▶ The request
Reproduce exactly the opening lines of the listing, stopping after the line that contains "return inner and" and including it.

####################

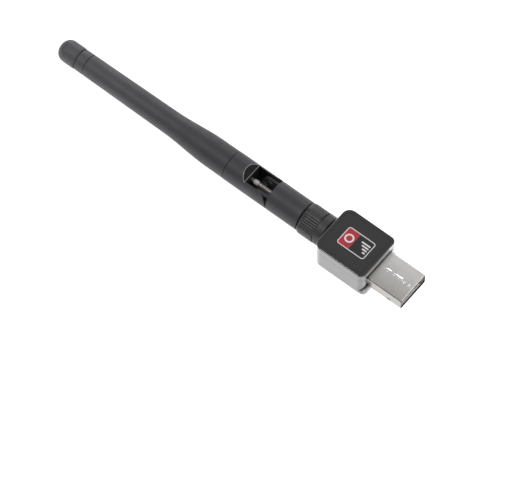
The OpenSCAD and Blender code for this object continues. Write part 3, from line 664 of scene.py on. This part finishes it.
def worn(bm, width, segments, look, test):
    made = bmesh.ops.bevel(bm, geom=[e for e in bm.edges if test(e)], offset=width, offset_type="OFFSET",
                           affect="EDGES", segments=segments, profile=0.5, material=-1, clamp_overlap=True)
    for face in made["faces"]:
        face.material_index = look


def isInSlot(at, facing):
    inner = at.yz.length < fork["radius"] - 0.1 and abs(at.y) < 4.9
    return inner and caseEnd - at.x < fork["recessEnd"] and facing.x < 0.9


def makeFork():
    r, edge, pivot, sill = fork["radius"], fork["edge"], atS(pivotS), atS(fork["slotEnd"])
    a, b, hole, shelf = fork["start"], fork["end"], fork["coaxHole"], fork["shelf"]
    looks = ["antennaBlack", "slotBlack", "edgeGrey"]
    bm = turned([(a, hole), (a, r - edge), (a + edge, r), (b - edge, r), (b, r - edge), (b, fork["spigot"]),
                 (fork["spigotEnd"], fork["spigot"]), (fork["spigotEnd"], fork["bore"]),
                 (fork["boreStart"], fork["bore"]), (fork["boreStart"], hole)])
    slot = block((sill, -fork["slot"], fork["floor"]), (atS(a) + 1, fork["slot"], 7))
    # a slope leads down to the slot
    slope = Vector((shelf - r, 0, atS(fork["recessEnd"]) - sill)).normalized()
    wedge = block((atS(fork["recessEnd"]) - 2, -7, shelf), (sill + 0.5, 7, 8))
    sliced(wedge, (sill, 0, shelf), slope, clear=True)
    bmesh.ops.holes_fill(wedge, edges=[e for e in wedge.edges if e.is_boundary], sides=0)
    # the ends of the ears are round about the pivot
    ears = cut(block((pivot, -7, 0), (pivot + 8, 7, 8)), rod((pivot, -8, 0), (pivot, 8, 0), fork["ear"], 96))
    bm = cut(bm, slot, wedge, ears)
    # fine worn edges: round the slope, and along the end of the slot
    worn(bm, fork["browEdge"], 1, looks.index("edgeGrey"), lambda e: not isSill(e)
         and max(v.co.z for v in e.verts) > shelf + 0.02
         and sum(abs(f.normal.dot(slope)) > 0.999 for f in e.link_faces) == 1)
    worn(bm, fork["sillEdge"], 3, looks.index("edgeGrey"), isSill)
    reach = fork["pinReach"]
    bm = cut(bm, rod((pivot, -reach, 0), (pivot, reach, 0), fork["pinBore"], 40))
    paint(bm, looks.index("slotBlack"), lambda f: f.material_index == 0 and isInSlot(middle(f), f.normal))
    return piece("forkKnuckle", bm, "antenna_mast", ["upper_knuckle"], looks)


mast = dict(start=38.3, shoulder=45.0, waist=63.0, end=95.2, radius=4.93, waistRadius=3.92, tipRadius=3.65,
            edge=0.12, socket=3.77, socketEnd=43.45, bore=2.75)


def mastRadius(s):
    if s < mast["waist"]:
        t = max(0, (s - mast["shoulder"]) / (mast["waist"] - mast["shoulder"]))
        return mast["radius"] - (mast["radius"] - mast["waistRadius"]) * t * t * (3 - 2 * t)
    t = (s - mast["waist"]) / (mast["end"] - mast["waist"])
    return mast["waistRadius"] + (mast["tipRadius"] - mast["waistRadius"]) * t


def makeMast():
    a, b, edge, shoulder, waist = mast["start"], mast["end"], mast["edge"], mast["shoulder"], mast["waist"]
    stations = [a + edge]
    stations += [shoulder + (waist - shoulder) * k / 18 for k in range(18)]
    stations += [waist + (b - edge - waist) * k / 8 for k in range(9)]
    outline = [(a, mast["socket"]), (a, mast["radius"] - edge)]
    outline += [(s, mastRadius(s)) for s in stations]
    outline += [(b, mast["tipRadius"] - edge), (b, mast["bore"]), (mast["socketEnd"], mast["bore"]),
                (mast["socketEnd"], mast["socket"])]
    return piece("mastSleeve", turned(outline), "antenna_mast", ["antenna_sleeve"],
                 ["antennaBlack"])


cap = dict(start=95.3, groove=98.6, end=106.2, edge=0.12, ring=3.65, radius=3.75, round=3.0, plug=2.7,
           plugLength=3, grooveDepth=0.35)


def makeCap():
    a, g, r, ring, edge = cap["start"], cap["groove"], cap["radius"], cap["ring"], cap["edge"]
    root, floor, curve = a - cap["plugLength"], ring - cap["grooveDepth"], cap["round"]
    outline = [(root, 0), (root, cap["plug"]), (a, cap["plug"]), (a, ring - edge), (a + edge, ring),
               (g - 0.3, ring), (g - 0.2, ring - edge), (g - 0.16, floor), (g + 0.12, floor),
               (g + 0.16, r - 0.25), (g + 0.32, r - 0.08), (g + 0.6, r)]
    for k in range(13):
        angle = radians(7.5 * k)
        outline.append((cap["end"] - curve + curve * sin(angle), r - curve + curve * cos(angle)))
    outline.append((cap["end"], 0))
    return piece("tipCap", turned(outline), "antenna_mast", ["tip_cap"], ["antennaBlack"])


cable = dict(start=22.05, end=31.0, radius=0.65, resin=(27.7, 29.6), resinRadius=0.88, bend=(23.2, 27.5))


def makeCable():
    a, b, r, (c, d) = cable["start"], cable["end"], cable["radius"], cable["resin"]
    looks = ["cableBrown", "resinGrey"]
    outline = [(a, 0), (a, r)] + [(a + (c - a) * k / 24, r) for k in range(1, 25)]
    lump = cable["resinRadius"] - r
    outline += [(c + (d - c) * k / 8, r + lump * sin(pi * k / 8) ** 0.6) for k in range(1, 8)]
    outline += [(d, r), (b, r), (b, 0)]
    bm = turned(outline, 32)
    paint(bm, looks.index("resinGrey"), lambda f: c < caseEnd - middle(f).x < d)
    made = piece("elbowCable", bm, None, ["coax_elbow"], looks, 60)
    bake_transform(made)
    return made


makeTube()
makeFork()
makeMast()
makeCap()
makeCable()
print("antenna made")


# ---- pieces kept from the frame ----

keptLooks = {
    "usb_tongue": "tongueWhite", "usb_contacts": "gold", "circuit_board": "boardGreen",
    "wifi_chip": "chipBlack", "flash_chip": "chipBlack", "crystal_can": "canMetal",
    "chip_passives": "passiveTan",
    "status_light": "lightClear", "jack_insulator": "ptfe", "jack_pin": "gold", "ferrule": "nickel",
    "snap_ring": "nickel", "gasket": "rubber", "swivel_clip": "nickel", "contact_insulator": "ptfe",
    "center_contact": "gold", "coax_lower": "cableBrown", "elbow_pins": "nickel", "coax_upper": "cableBrown",
    "dipole_sleeve": "brass", "radiator": "brass", "spacer_rings": "ptfe",
}
for nodeName, look in keptLooks.items():
    cadNodes[nodeName].data.materials.clear()
    cadNodes[nodeName].data.materials.append(materials[look])
print("kept nodes painted:", len(keptLooks))


# ---- floor, light and camera ----

studio = dict(floorSize=6.0, floorZ=-0.00542, floorGlow=0.8, sky=0.74, horizon=0.06, dimBand=(0.2, 0.7),
              lights=[dict(name="keySide", at=(-0.27, -0.34, 0.79), size=0.22, power=1.2),
                      dict(name="farSide", at=(-0.5, 0.75, 0.35), size=0.4, power=1.8)])


def makeSky(world):  # bright overhead, with a dim band where the paper meets the dark of the room
    backdrop = world.node_tree.nodes["Background"]
    backdrop.inputs["Color"].default_value = (1, 1, 1, 1)
    direction = addNode(world, "ShaderNodeTexCoord").outputs["Generated"]
    height = addNode(world, "ShaderNodeSeparateXYZ", wires={"Vector": direction}).outputs["Z"]
    strength = ramp(world, height, studio["horizon"], studio["sky"], *studio["dimBand"])
    world.node_tree.links.new(strength, backdrop.inputs["Strength"])


def makeStudio():
    bm = bmesh.new()
    bmesh.ops.create_grid(bm, x_segments=1, y_segments=1, size=studio["floorSize"] / 2)
    bmesh.ops.translate(bm, vec=(0, 0, studio["floorZ"]), verts=bm.verts)
    floor = solid("floor", bm)
    paper = bpy.data.materials.new("floorPaper")
    paper.use_nodes = True
    shader = paper.node_tree.nodes["Principled BSDF"]
    shader.inputs["Base Color"].default_value = (0.88, 0.88, 0.88, 1)
    shader.inputs["Roughness"].default_value = 0.9
    shader.inputs["Emission Color"].default_value = (1, 1, 1, 1)
    shader.inputs["Emission Strength"].default_value = studio["floorGlow"]
    floor.data.materials.append(paper)
    world = bpy.data.worlds.new("studio")
    scene.world = world
    world.use_nodes = True
    makeSky(world)
    for look in studio["lights"]:
        lamp = bpy.data.lights.new(look["name"], "AREA")
        lamp.shape, lamp.size, lamp.energy = "SQUARE", look["size"], look["power"]
        holder = bpy.data.objects.new(look["name"], lamp)
        scene.collection.objects.link(holder)
        holder.location = look["at"]
        holder.rotation_euler = Vector(look["at"]).to_track_quat("Z", "Y").to_euler()


view = dict(azimuth=38.85, elevation=61.0, distance=1.5, aim=(-0.035885, -0.01645, 0), lens=352.64)


def makeCamera():
    a, e = radians(view["azimuth"]), radians(view["elevation"])
    back = Vector((sin(a) * cos(e), -cos(a) * cos(e), sin(e)))
    data = bpy.data.cameras.new("camera")
    data.lens, data.sensor_width = view["lens"], 36
    data.clip_start, data.clip_end = 0.1, 20
    camera = bpy.data.objects.new("camera", data)
    scene.collection.objects.link(camera)
    camera.location = Vector(view["aim"]) + back * view["distance"]
    camera.rotation_euler = back.to_track_quat("Z", "Y").to_euler()
    scene.camera = camera


makeStudio()
makeCamera()
scene.view_settings.view_transform = "Standard"
print("studio and camera set")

####################

▶ Task result
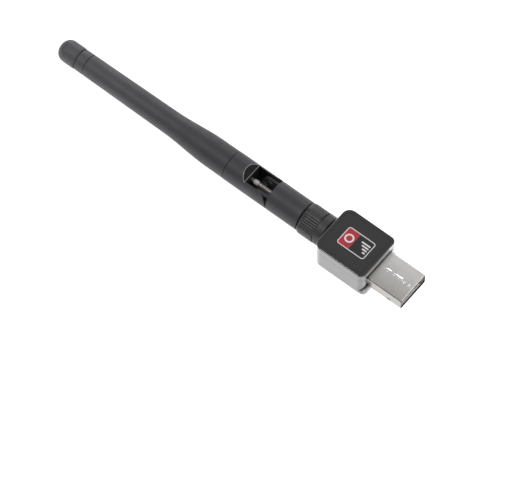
The OpenSCAD and Blender code for this object continues. Write part 3, from line 664 of scene.py on. This part finishes it.
def worn(bm, width, segments, look, test):
    made = bmesh.ops.bevel(bm, geom=[e for e in bm.edges if test(e)], offset=width, offset_type="OFFSET",
                           affect="EDGES", segments=segments, profile=0.5, material=-1, clamp_overlap=True)
    for face in made["faces"]:
        face.material_index = look


def isInSlot(at, facing):
    inner = at.yz.length < fork["radius"] - 0.1 and abs(at.y) < 4.9
    return inner and caseEnd - at.x < fork["recessEnd"] and facing.x < 0.9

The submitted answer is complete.